TASK TO CARRY OUT.
Reproduce the entire listing word for word.

** BEGIN **

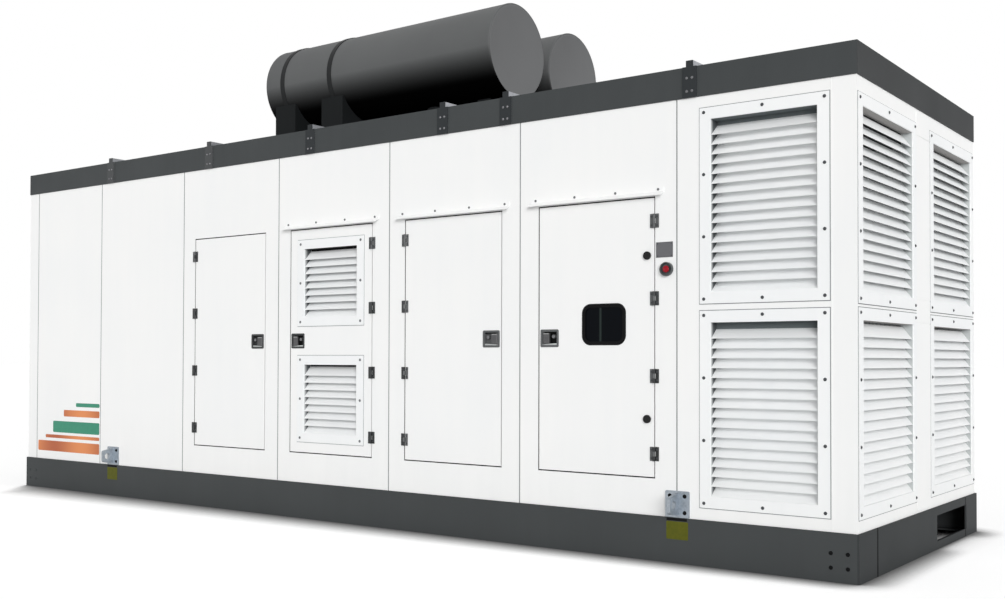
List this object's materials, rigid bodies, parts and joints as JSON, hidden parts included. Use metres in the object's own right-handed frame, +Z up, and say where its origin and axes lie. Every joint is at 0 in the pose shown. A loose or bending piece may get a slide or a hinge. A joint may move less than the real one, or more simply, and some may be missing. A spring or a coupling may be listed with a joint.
{
  "type": "canopied generator set",
  "caption": "Long walled steel enclosure on a skid base with hinged access doors, air louvres, lifting lugs and round exhaust silencers lying on the roof.",
  "frame": {"origin": "on the ground at the middle of the skid base", "axes": "+X towards the radiator end with louvres, -Y towards the side with the working doors, +Z up"},
  "size_m": [8, 2.648, 3.8743],
  "materials": {
    "panel_white": "semi-gloss powder coat",
    "frame_grey": "satin paint",
    "floor_grey": "satin paint",
    "louvre_white": "semi-gloss powder coat",
    "silencer_grey": "heat resistant matt paint",
    "strap_black": "satin paint",
    "hinge_black": "satin paint",
    "paddle_grey": "satin die casting",
    "galvanised": "galvanised",
    "plate_grey": "matt anodised",
    "shroud_grey": "moulded",
    "stop_red": "moulded",
    "gasket_black": "extruded seal",
    "window_glass": "dark tinted"
  },
  "bodies": {
    "canopy": {"base_side_rails": "frame_grey", "base_end_members": "frame_grey", "base_cross_members": "frame_grey", "floor_plate": "floor_grey", "corner_posts": "panel_white", "seam_posts": "panel_white", "front_panels": "panel_white", "front_piers": "panel_white", "front_rails": "panel_white", "rear_panels": "panel_white", "rear_piers": "panel_white", "rear_rails": "panel_white", "end_piers": "panel_white", "end_rails": "panel_white", "roof_rim": "frame_grey", "roof_deck": "frame_grey", "roof_beams": "frame_grey", "bay_louvres": "louvre_white", "right_end_louvres": "louvre_white", "left_end_louvres": "louvre_white", "silencers": "silencer_grey", "silencer_straps": "strap_black", "silencer_saddles": "frame_grey", "exhaust_pipes": "silencer_grey", "door_stops": "panel_white", "door_gutters": "panel_white", "hinge_fixed_leaves": "hinge_black", "lifting_lugs": "galvanised", "rating_plate": "plate_grey", "stop_button_shroud": "shroud_grey", "rear_doors": "panel_white", "rear_door_hinges": "hinge_black", "rear_door_latches": "hinge_black"},
    "door_1": {"door_1_leaf": "panel_white", "door_1_hardware": "hinge_black"},
    "door_2": {"door_2_leaf": "panel_white", "door_2_hardware": "hinge_black", "door_2_louvres": "louvre_white"},
    "door_3": {"door_3_leaf": "panel_white", "door_3_hardware": "hinge_black"},
    "door_4": {"door_4_leaf": "panel_white", "door_4_hardware": "hinge_black", "door_4_gasket": "gasket_black", "door_4_window": "window_glass"},
    "handle_1": {"door_1_handle": "paddle_grey"},
    "handle_2": {"door_2_handle": "paddle_grey"},
    "handle_3": {"door_3_handle": "paddle_grey"},
    "handle_4": {"door_4_handle": "paddle_grey"},
    "stop_plunger": {"stop_button": "stop_red"}
  },
  "joints": [
    {"name": "door_1_hinge", "type": "hinge", "parent": "canopy", "child": "door_1", "pos_m": [-1.549, -1.217, 1.345], "axis": [0, 0, -1], "range_deg": [0, 95]},
    {"name": "door_2_hinge", "type": "hinge", "parent": "canopy", "child": "door_2", "pos_m": [0.433, -1.217, 1.345], "axis": [0, 0, 1], "range_deg": [0, 95]},
    {"name": "door_3_hinge", "type": "hinge", "parent": "canopy", "child": "door_3", "pos_m": [0.751, -1.217, 1.345], "axis": [0, 0, -1], "range_deg": [0, 95]},
    {"name": "door_4_hinge", "type": "hinge", "parent": "canopy", "child": "door_4", "pos_m": [2.749, -1.217, 1.345], "axis": [0, 0, 1], "range_deg": [0, 95]},
    {"name": "door_1_latch", "type": "hinge", "parent": "door_1", "child": "handle_1", "pos_m": [-0.739, -1.206, 1.345], "axis": [0, 0, 1], "range_deg": [0, 40], "stiffness_Nm_per_rad": 0.6},
    {"name": "door_2_latch", "type": "hinge", "parent": "door_2", "child": "handle_2", "pos_m": [-0.377, -1.206, 1.345], "axis": [0, 0, -1], "range_deg": [0, 40], "stiffness_Nm_per_rad": 0.6},
    {"name": "door_3_latch", "type": "hinge", "parent": "door_3", "child": "handle_3", "pos_m": [1.561, -1.206, 1.345], "axis": [0, 0, 1], "range_deg": [0, 40], "stiffness_Nm_per_rad": 0.6},
    {"name": "door_4_latch", "type": "hinge", "parent": "door_4", "child": "handle_4", "pos_m": [1.939, -1.206, 1.345], "axis": [0, 0, -1], "range_deg": [0, 40], "stiffness_Nm_per_rad": 0.6},
    {"name": "stop_button_push", "type": "slide", "parent": "canopy", "child": "stop_plunger", "axis": [0, 1, 0], "range_m": [0, 0.003]}
  ]
}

** END **

OUTPUT OF THE TASK.
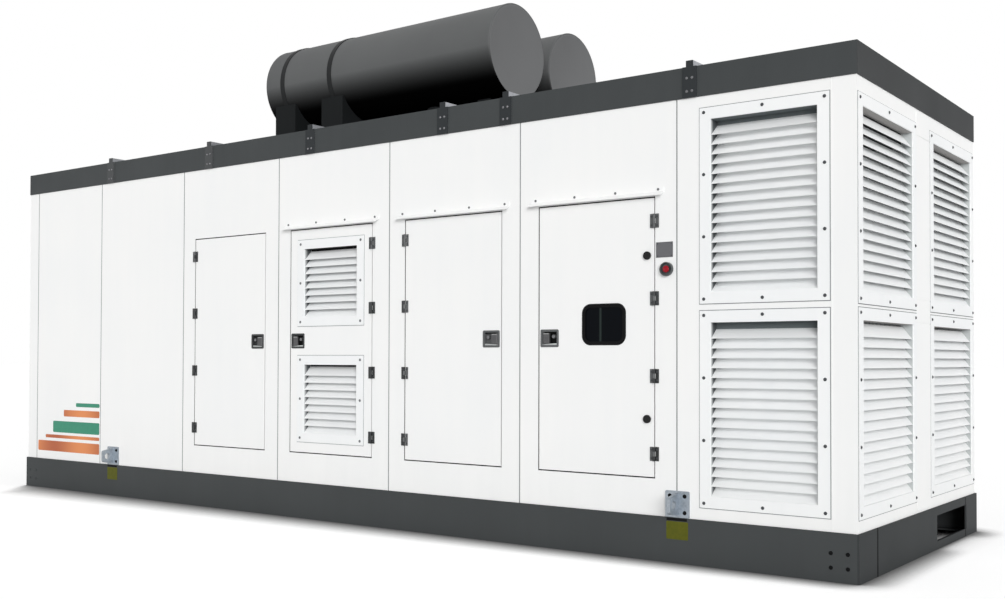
List this object's materials, rigid bodies, parts and joints as JSON, hidden parts included. Use metres in the object's own right-handed frame, +Z up, and say where its origin and axes lie. Every joint is at 0 in the pose shown. A loose or bending piece may get a slide or a hinge. A joint may move less than the real one, or more simply, and some may be missing. A spring or a coupling may be listed with a joint.
{
  "type": "canopied generator set",
  "caption": "Long walled steel enclosure on a skid base with hinged access doors, air louvres, lifting lugs and round exhaust silencers lying on the roof.",
  "frame": {"origin": "on the ground at the middle of the skid base", "axes": "+X towards the radiator end with louvres, -Y towards the side with the working doors, +Z up"},
  "size_m": [8, 2.648, 3.8743],
  "materials": {
    "panel_white": "semi-gloss powder coat",
    "frame_grey": "satin paint",
    "floor_grey": "satin paint",
    "louvre_white": "semi-gloss powder coat",
    "silencer_grey": "heat resistant matt paint",
    "strap_black": "satin paint",
    "hinge_black": "satin paint",
    "paddle_grey": "satin die casting",
    "galvanised": "galvanised",
    "plate_grey": "matt anodised",
    "shroud_grey": "moulded",
    "stop_red": "moulded",
    "gasket_black": "extruded seal",
    "window_glass": "dark tinted"
  },
  "bodies": {
    "canopy": {"base_side_rails": "frame_grey", "base_end_members": "frame_grey", "base_cross_members": "frame_grey", "floor_plate": "floor_grey", "corner_posts": "panel_white", "seam_posts": "panel_white", "front_panels": "panel_white", "front_piers": "panel_white", "front_rails": "panel_white", "rear_panels": "panel_white", "rear_piers": "panel_white", "rear_rails": "panel_white", "end_piers": "panel_white", "end_rails": "panel_white", "roof_rim": "frame_grey", "roof_deck": "frame_grey", "roof_beams": "frame_grey", "bay_louvres": "louvre_white", "right_end_louvres": "louvre_white", "left_end_louvres": "louvre_white", "silencers": "silencer_grey", "silencer_straps": "strap_black", "silencer_saddles": "frame_grey", "exhaust_pipes": "silencer_grey", "door_stops": "panel_white", "door_gutters": "panel_white", "hinge_fixed_leaves": "hinge_black", "lifting_lugs": "galvanised", "rating_plate": "plate_grey", "stop_button_shroud": "shroud_grey", "rear_doors": "panel_white", "rear_door_hinges": "hinge_black", "rear_door_latches": "hinge_black"},
    "door_1": {"door_1_leaf": "panel_white", "door_1_hardware": "hinge_black"},
    "door_2": {"door_2_leaf": "panel_white", "door_2_hardware": "hinge_black", "door_2_louvres": "louvre_white"},
    "door_3": {"door_3_leaf": "panel_white", "door_3_hardware": "hinge_black"},
    "door_4": {"door_4_leaf": "panel_white", "door_4_hardware": "hinge_black", "door_4_gasket": "gasket_black", "door_4_window": "window_glass"},
    "handle_1": {"door_1_handle": "paddle_grey"},
    "handle_2": {"door_2_handle": "paddle_grey"},
    "handle_3": {"door_3_handle": "paddle_grey"},
    "handle_4": {"door_4_handle": "paddle_grey"},
    "stop_plunger": {"stop_button": "stop_red"}
  },
  "joints": [
    {"name": "door_1_hinge", "type": "hinge", "parent": "canopy", "child": "door_1", "pos_m": [-1.549, -1.217, 1.345], "axis": [0, 0, -1], "range_deg": [0, 95]},
    {"name": "door_2_hinge", "type": "hinge", "parent": "canopy", "child": "door_2", "pos_m": [0.433, -1.217, 1.345], "axis": [0, 0, 1], "range_deg": [0, 95]},
    {"name": "door_3_hinge", "type": "hinge", "parent": "canopy", "child": "door_3", "pos_m": [0.751, -1.217, 1.345], "axis": [0, 0, -1], "range_deg": [0, 95]},
    {"name": "door_4_hinge", "type": "hinge", "parent": "canopy", "child": "door_4", "pos_m": [2.749, -1.217, 1.345], "axis": [0, 0, 1], "range_deg": [0, 95]},
    {"name": "door_1_latch", "type": "hinge", "parent": "door_1", "child": "handle_1", "pos_m": [-0.739, -1.206, 1.345], "axis": [0, 0, 1], "range_deg": [0, 40], "stiffness_Nm_per_rad": 0.6},
    {"name": "door_2_latch", "type": "hinge", "parent": "door_2", "child": "handle_2", "pos_m": [-0.377, -1.206, 1.345], "axis": [0, 0, -1], "range_deg": [0, 40], "stiffness_Nm_per_rad": 0.6},
    {"name": "door_3_latch", "type": "hinge", "parent": "door_3", "child": "handle_3", "pos_m": [1.561, -1.206, 1.345], "axis": [0, 0, 1], "range_deg": [0, 40], "stiffness_Nm_per_rad": 0.6},
    {"name": "door_4_latch", "type": "hinge", "parent": "door_4", "child": "handle_4", "pos_m": [1.939, -1.206, 1.345], "axis": [0, 0, -1], "range_deg": [0, 40], "stiffness_Nm_per_rad": 0.6},
    {"name": "stop_button_push", "type": "slide", "parent": "canopy", "child": "stop_plunger", "axis": [0, 1, 0], "range_m": [0, 0.003]}
  ]
}